— begin Extracted records —
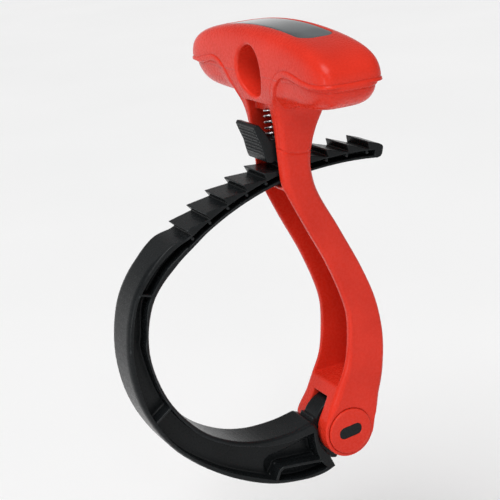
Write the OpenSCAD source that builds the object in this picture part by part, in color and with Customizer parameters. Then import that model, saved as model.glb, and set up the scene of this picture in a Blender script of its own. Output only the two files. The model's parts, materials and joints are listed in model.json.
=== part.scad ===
/* [Hinge and strap] */
// Width of the strap
strap_w = 22.6; // [21:0.2:23]
// Distance between two teeth, as an angle about the hinge
tooth_pitch = 4.6; // [4.2:0.1:4.8]
// Number of teeth along the strap
tooth_count = 10; // [6:1:10]
// Height of a tooth tip over its root
tooth_h = 4; // [3:0.1:4.6]
// Radius of the hinge pin
hinge_pin_r = 3; // [2.5:0.1:3.5]
// Thickness of the strap's eye, between the two ears
eye_w = 13; // [11:0.5:13.5]

/* [Frame arm] */
// Width of the arm across both walls
arm_w = 32.5; // [31:0.5:34]
// Thickness of the arm's side walls and back wall
arm_wall = 3.6; // [3:0.1:4.2]
// Radius of the round ears at the hinge
ear_r = 14.7; // [13.5:0.1:15]
// Distance between the inner faces of the neck's cheeks
neck_gap = 24; // [23.6:0.1:25]

/* [Grip] */
// Length of the grip, end to end
grip_len = 148; // [138:1:156]
// Depth of the grip, front to back
grip_depth = 36; // [34:1:38]
// Radius of the hang hole
hang_r = 12.7; // [11:0.1:13]
// Height of the hang hole's centre above the hinge
hang_z = 198; // [198:1:198]
// Wall thickness of the hollow grip
grip_wall = 3; // [2.4:0.1:3.6]

/* [Release lever] */
// Width of the lever
lever_w = 21; // [19:0.5:22]
// Radius of the lever's pin
lever_pin_r = 1.8; // [1.5:0.1:2]
// Radius of the spring's wire
wire_r = 0.6; // [0.5:0.05:0.7]
// Number of coils of the spring
coils = 4.5; // [4:0.5:5]

/* [Hidden] */
$fn = 96;
e = 0.01;

run_gap = 0.04;      // radial running clearance of a pin in a turning part
seat_gap = 0.02;     // radial clearance of a pin in a fixed part

// Everything is drawn in the plane of the loop around the hinge's axis, X across
// and Z up, and is then moved so that the centre of the hang hole is the origin.
grip_x = -15;
hang_at = [grip_x, 0, hang_z];

// Strap: the toothed stretch is an arc whose centre lies a little beside the hinge.
arc_x = 5.5;
arc_r = 145;
root_h = 5;
first_tooth = -31.7;
tail_angle = 13.3;
undercut = 0.4;
flange_in = 1.4;
recess_h = 2.8;
recess_d = 6;
post_h = 3.2;
toe_r = 16.6;
eye_r = 17;
heel_r = 19;

// Neck: slot for the strap, and the window that houses the lever
slot_floor_r = 141.6;
ceiling_z = 176.5;
apron_z = 182;
slot_top_z = 159;
ear_slot_r = 20;

// Grip
seam_z = 197;
grip_bottom = 183.2;
grip_top = 220;
grip_r = 22;
grip_end_r = 12;
grip_axis_z = 200.2;
crown_r = 280;
pocket_top = 206.5;
saddle_half = [12.6, 18.6];
label_size = [19, 86, 1.4];
label_r = 5;
label_sunk = 0.2;

// Lever and spring
pivot = [-14, 159];
lever_hub_r = 3.2;
housing_x = -10.4;
lever_foot_r = 155.3;
shelf_z = 163.8;
spring_at = [-22.6, 0];
coil_r = 3;
spring_top = ceiling_z + 2;
lever_pin_end = 15;

cap_proud = 0.9;
badge = [13.6, 6.4];

function polar(a, r) = [r * sin(a), r * cos(a)];

// Distance from the hinge to the strap's arc of the given radius, at an angle from +Z
function arc_dist(a, r) = arc_x * sin(a) + sqrt(r * r - pow(arc_x * cos(a), 2));

// A smooth line through a few points (Catmull-Rom), with steps points in each stretch
function smooth_line(p, steps) = [
    for (i = [0 : len(p) - 2]) for (k = [0 : steps - 1])
        let (a = p[max(i - 1, 0)], b = p[i], c = p[i + 1], d = p[min(i + 2, len(p) - 1)], t = k / steps)
        0.5 * (2 * b + (c - a) * t + (2 * a - 5 * b + 4 * c - d) * t * t + (3 * b - a - 3 * c + d) * t * t * t),
    p[len(p) - 1]
];

module in_row_frame() translate(-hang_at) children();

// A flat outline in X and Z, made w thick across Y
module slab(w) rotate([90, 0, 0]) linear_extrude(w, center = true) children();

// A cylinder along Y, from y0 to y1, at the point p of the XZ plane
module rod_y(p, r, y0, y1)
    translate([p[0], y0, p[1]]) rotate([-90, 0, 0]) cylinder(r = r, h = y1 - y0);

// ---------------------------------------------------------------- strap

strap_outer = [[-79, 124.6], [-90, 121.4], [-104.2, 108.8], [-113.4, 91.4], [-116.8, 66], [-111.6, 39],
               [-96.5, 13.5], [-73, -6], [-48, -18.8], [-27, -23], [-15, -22.9], [-7.6, -20.6]];
strap_inner = [[-20.4, 8.4], [-33, 6.2], [-51, 6.8], [-68, 12.3], [-84, 23.6], [-98.5, 44],
               [-105.2, 70], [-100.5, 95], [-86.5, 111.5], [-76, 119.5]];

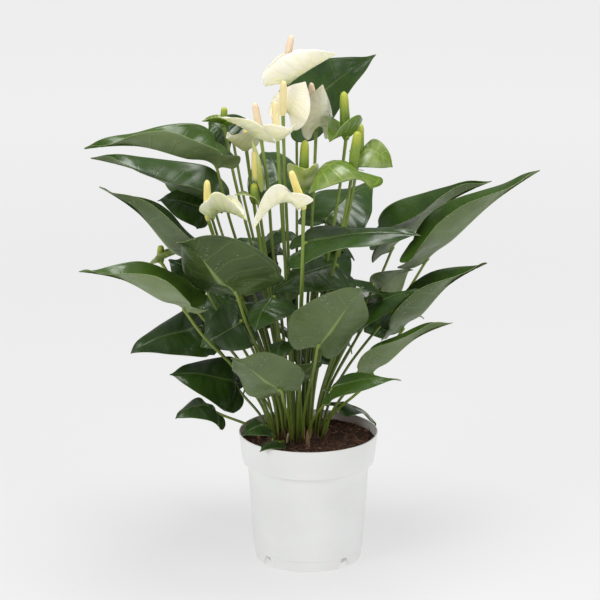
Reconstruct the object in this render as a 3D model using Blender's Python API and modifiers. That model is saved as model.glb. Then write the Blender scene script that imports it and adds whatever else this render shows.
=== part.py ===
"""A potted white anthurium: a nursery pot, its mix, and the leaves and flowers of one crown.

Metres, +Z up. The origin is the middle of the pot's underside, -Y is the front.
"""

import math

import bmesh
import bpy
import numpy as np
from mathutils import Vector
from mathutils.bvhtree import BVHTree

# ---- Driving dimensions -------------------------------------------------------------------
POT_HEIGHT = 0.160
RIM_RADIUS = 0.085
COLLAR_HEIGHT = 0.037
COLLAR_TAPER = 0.0045  # how much narrower the collar is at its lower edge
COLLAR_STEP = 0.006  # from the collar's lower edge in to the body
BODY_TAPER = 0.007  # how much narrower the body is above the foot
FOOT_HEIGHT = 0.013
FOOT_INSET = 0.0015
POT_WALL = 0.0018
POT_LIP = 0.0006  # of the chamfers on the pot's edges
CHANNEL_WIDTH = 0.010  # drain channel under the floor's edge
NOTCH_COUNT = 4
NOTCH_TOP = 0.008
NOTCH_BOTTOM = 0.016
NOTCH_TURN = -3.5  # degrees
TURN_STEPS = 36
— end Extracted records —
Print again each line of the listing above, exactly as it appears.

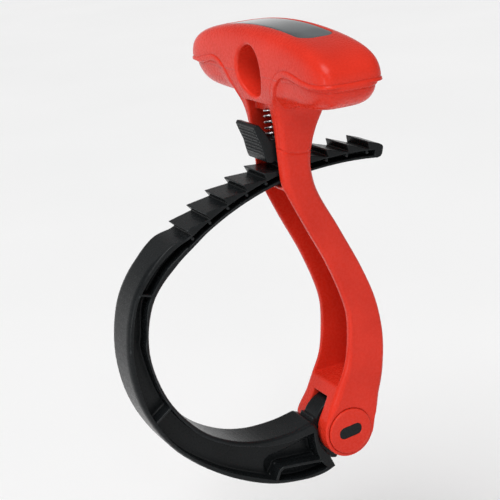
Write the OpenSCAD source that builds the object in this picture part by part, in color and with Customizer parameters. Then import that model, saved as model.glb, and set up the scene of this picture in a Blender script of its own. Output only the two files. The model's parts, materials and joints are listed in model.json.
=== part.scad ===
/* [Hinge and strap] */
// Width of the strap
strap_w = 22.6; // [21:0.2:23]
// Distance between two teeth, as an angle about the hinge
tooth_pitch = 4.6; // [4.2:0.1:4.8]
// Number of teeth along the strap
tooth_count = 10; // [6:1:10]
// Height of a tooth tip over its root
tooth_h = 4; // [3:0.1:4.6]
// Radius of the hinge pin
hinge_pin_r = 3; // [2.5:0.1:3.5]
// Thickness of the strap's eye, between the two ears
eye_w = 13; // [11:0.5:13.5]

/* [Frame arm] */
// Width of the arm across both walls
arm_w = 32.5; // [31:0.5:34]
// Thickness of the arm's side walls and back wall
arm_wall = 3.6; // [3:0.1:4.2]
// Radius of the round ears at the hinge
ear_r = 14.7; // [13.5:0.1:15]
// Distance between the inner faces of the neck's cheeks
neck_gap = 24; // [23.6:0.1:25]

/* [Grip] */
// Length of the grip, end to end
grip_len = 148; // [138:1:156]
// Depth of the grip, front to back
grip_depth = 36; // [34:1:38]
// Radius of the hang hole
hang_r = 12.7; // [11:0.1:13]
// Height of the hang hole's centre above the hinge
hang_z = 198; // [198:1:198]
// Wall thickness of the hollow grip
grip_wall = 3; // [2.4:0.1:3.6]

/* [Release lever] */
// Width of the lever
lever_w = 21; // [19:0.5:22]
// Radius of the lever's pin
lever_pin_r = 1.8; // [1.5:0.1:2]
// Radius of the spring's wire
wire_r = 0.6; // [0.5:0.05:0.7]
// Number of coils of the spring
coils = 4.5; // [4:0.5:5]

/* [Hidden] */
$fn = 96;
e = 0.01;

run_gap = 0.04;      // radial running clearance of a pin in a turning part
seat_gap = 0.02;     // radial clearance of a pin in a fixed part

// Everything is drawn in the plane of the loop around the hinge's axis, X across
// and Z up, and is then moved so that the centre of the hang hole is the origin.
grip_x = -15;
hang_at = [grip_x, 0, hang_z];

// Strap: the toothed stretch is an arc whose centre lies a little beside the hinge.
arc_x = 5.5;
arc_r = 145;
root_h = 5;
first_tooth = -31.7;
tail_angle = 13.3;
undercut = 0.4;
flange_in = 1.4;
recess_h = 2.8;
recess_d = 6;
post_h = 3.2;
toe_r = 16.6;
eye_r = 17;
heel_r = 19;

// Neck: slot for the strap, and the window that houses the lever
slot_floor_r = 141.6;
ceiling_z = 176.5;
apron_z = 182;
slot_top_z = 159;
ear_slot_r = 20;

// Grip
seam_z = 197;
grip_bottom = 183.2;
grip_top = 220;
grip_r = 22;
grip_end_r = 12;
grip_axis_z = 200.2;
crown_r = 280;
pocket_top = 206.5;
saddle_half = [12.6, 18.6];
label_size = [19, 86, 1.4];
label_r = 5;
label_sunk = 0.2;

// Lever and spring
pivot = [-14, 159];
lever_hub_r = 3.2;
housing_x = -10.4;
lever_foot_r = 155.3;
shelf_z = 163.8;
spring_at = [-22.6, 0];
coil_r = 3;
spring_top = ceiling_z + 2;
lever_pin_end = 15;

cap_proud = 0.9;
badge = [13.6, 6.4];

function polar(a, r) = [r * sin(a), r * cos(a)];

// Distance from the hinge to the strap's arc of the given radius, at an angle from +Z
function arc_dist(a, r) = arc_x * sin(a) + sqrt(r * r - pow(arc_x * cos(a), 2));

// A smooth line through a few points (Catmull-Rom), with steps points in each stretch
function smooth_line(p, steps) = [
    for (i = [0 : len(p) - 2]) for (k = [0 : steps - 1])
        let (a = p[max(i - 1, 0)], b = p[i], c = p[i + 1], d = p[min(i + 2, len(p) - 1)], t = k / steps)
        0.5 * (2 * b + (c - a) * t + (2 * a - 5 * b + 4 * c - d) * t * t + (3 * b - a - 3 * c + d) * t * t * t),
    p[len(p) - 1]
];

module in_row_frame() translate(-hang_at) children();

// A flat outline in X and Z, made w thick across Y
module slab(w) rotate([90, 0, 0]) linear_extrude(w, center = true) children();

// A cylinder along Y, from y0 to y1, at the point p of the XZ plane
module rod_y(p, r, y0, y1)
    translate([p[0], y0, p[1]]) rotate([-90, 0, 0]) cylinder(r = r, h = y1 - y0);

// ---------------------------------------------------------------- strap

strap_outer = [[-79, 124.6], [-90, 121.4], [-104.2, 108.8], [-113.4, 91.4], [-116.8, 66], [-111.6, 39],
               [-96.5, 13.5], [-73, -6], [-48, -18.8], [-27, -23], [-15, -22.9], [-7.6, -20.6]];
strap_inner = [[-20.4, 8.4], [-33, 6.2], [-51, 6.8], [-68, 12.3], [-84, 23.6], [-98.5, 44],
               [-105.2, 70], [-100.5, 95], [-86.5, 111.5], [-76, 119.5]];

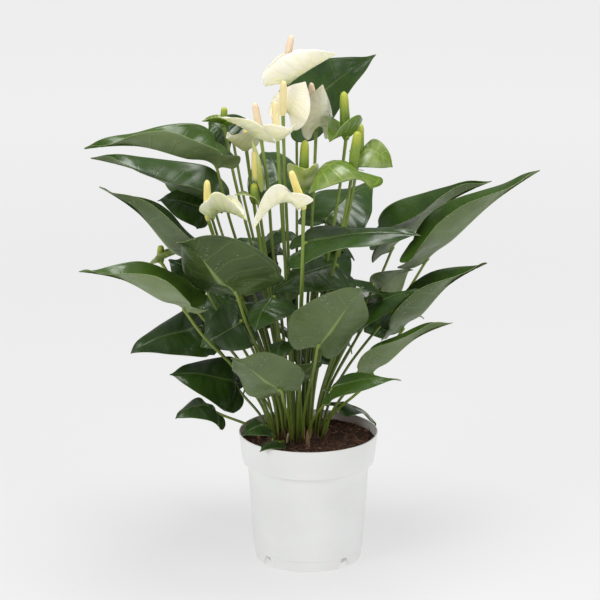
Reconstruct the object in this render as a 3D model using Blender's Python API and modifiers. That model is saved as model.glb. Then write the Blender scene script that imports it and adds whatever else this render shows.
=== part.py ===
"""A potted white anthurium: a nursery pot, its mix, and the leaves and flowers of one crown.

Metres, +Z up. The origin is the middle of the pot's underside, -Y is the front.
"""

import math

import bmesh
import bpy
import numpy as np
from mathutils import Vector
from mathutils.bvhtree import BVHTree

# ---- Driving dimensions -------------------------------------------------------------------
POT_HEIGHT = 0.160
RIM_RADIUS = 0.085
COLLAR_HEIGHT = 0.037
COLLAR_TAPER = 0.0045  # how much narrower the collar is at its lower edge
COLLAR_STEP = 0.006  # from the collar's lower edge in to the body
BODY_TAPER = 0.007  # how much narrower the body is above the foot
FOOT_HEIGHT = 0.013
FOOT_INSET = 0.0015
POT_WALL = 0.0018
POT_LIP = 0.0006  # of the chamfers on the pot's edges
CHANNEL_WIDTH = 0.010  # drain channel under the floor's edge
NOTCH_COUNT = 4
NOTCH_TOP = 0.008
NOTCH_BOTTOM = 0.016
NOTCH_TURN = -3.5  # degrees
TURN_STEPS = 36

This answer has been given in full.